Don't worry about age, age is immaterial, but the others are right, make sure you try to build yourself a life off campus too - and what are those working hours about??? That is crazy, utter madness actually - you simply cannot read for 10 hours a day every day and take it in - I'm f/t and work about 30-40 hours a week - some weeks, sometimes more if I have a deadline, sometimes less. You don't say which country you are in now, but remember that the Phd is only a part of your life, not all of it (although we'll all agree it feels like that lol) - you must ensure that you build a whole life and make the very most of the wonderful opportunity you have now.
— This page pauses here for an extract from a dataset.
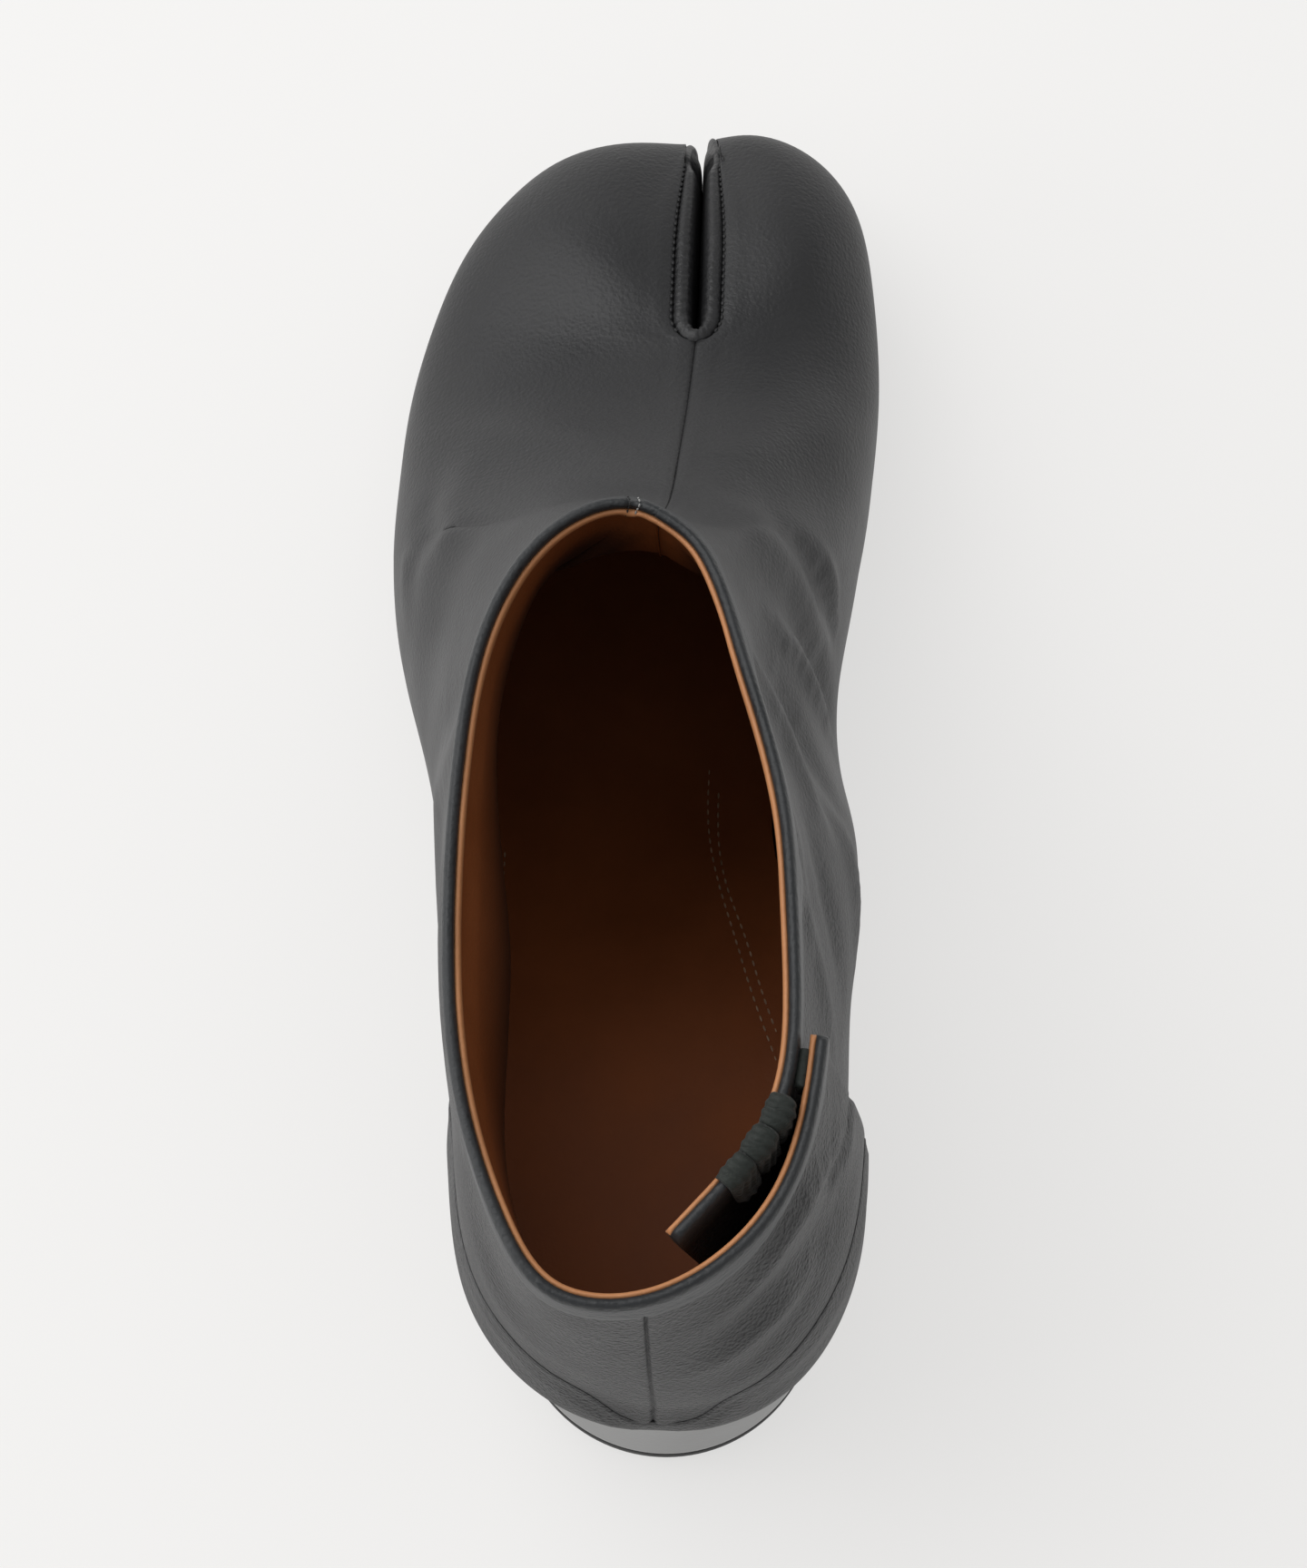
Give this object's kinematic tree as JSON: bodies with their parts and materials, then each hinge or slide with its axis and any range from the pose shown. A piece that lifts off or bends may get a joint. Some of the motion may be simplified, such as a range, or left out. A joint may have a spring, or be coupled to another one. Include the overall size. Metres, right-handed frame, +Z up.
{
  "type": "split-toe ankle boot",
  "caption": "Left leather ankle boot with a split toe, low round heel, rolled collar, rear flap closure on the inner side and a brown insole",
  "frame": {"origin": "centre of the heel's flat underside, on the floor", "axes": "+Y to the toes, +X to the inner side of the foot, +Z up"},
  "size_m": [0.0929, 0.2587, 0.132],
  "materials": {
    "upper": "charcoal smooth leather, soft sheen",
    "toe_gusset": "charcoal leather, finely wrinkled",
    "counter_band": "charcoal smooth leather, soft sheen",
    "collar_binding": "blue-grey rolled edge, matte",
    "loop_band": "dark green-grey folded tape, matte",
    "outsole": "dark brown leather sole, satin",
    "insole": "brown leather, satin",
    "heel_block": "covered heel, polished",
    "heel_top_piece": "black rubber, matte"
  },
  "bodies": {
    "root": {"upper": "upper", "toe_gusset": "toe_gusset", "counter_band": "counter_band", "collar_binding": "collar_binding", "loop_band": "loop_band", "outsole": "outsole", "insole": "insole", "heel_block": "heel_block", "heel_top_piece": "heel_top_piece"}
  },
  "joints": []
}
It will all work out in the long run and you'll look back on these early days and smile and realise how much you have changed and how much you have grown

Take care, and remember its good to cry, it lets out so much frustration and pent up emotion, don't worry about the crying bit, just make sure you pick yourself back up, brush yourself down and go and do this that you've worked so hard to achieve xxx


I would suggest that, without a support network, you are going to find the going difficult.
Can I recommend that you make sure that you keep a life.
You are only 5 weeks in, try not to be too hard on yourself.
Make sure that you keep some time for yourself -and build a network of friends.
Is there a post-grad support group at your uni ?
Are there any sports & solial groups you can join.
Get a web-cam so you can talk to your mates face-to-face on Skype.
Check out the university chaplain.
Even if you are not religious, they are a good shoulder to cry on.

Just suggestions that might help


Hi there I donot know who you are,few of things which i want to share with you are my two experience in this countrty. You are indeed very lucky to have phd opportunity. First of all make your mind what u want to do in your future would this phd be helpful to or want keep a degree in cuboard. It is hard to achieve phd degree without working thing is that there is nothing difficult in this world you can achieve every thing but you have focus on your goals in life. Nothing gone change by crying, it will result only hard to achieve your goal. In my point of view If you work seriously there is nothing difficult. It is life time opportunity please donot let this opportunity go from your hand ask for Help From GOD. God is always there to help his people. You could not imagine the happiness on your parents face when you will get phd degree at such young age they would be proud of you.
Take care donot leave hope.


Hi Dramagirl,

A while back I felt like quitting and actually posted online here for support. It does feel good to write about your fears and frustrations. I haven't left my support network, this time, but I have for previous degrees and can empathize with you. It will get better. Many of us cry and get scared. Heck, I've cried, gotten scared, and vented almost every term since I started my bloody PhD. It will get better.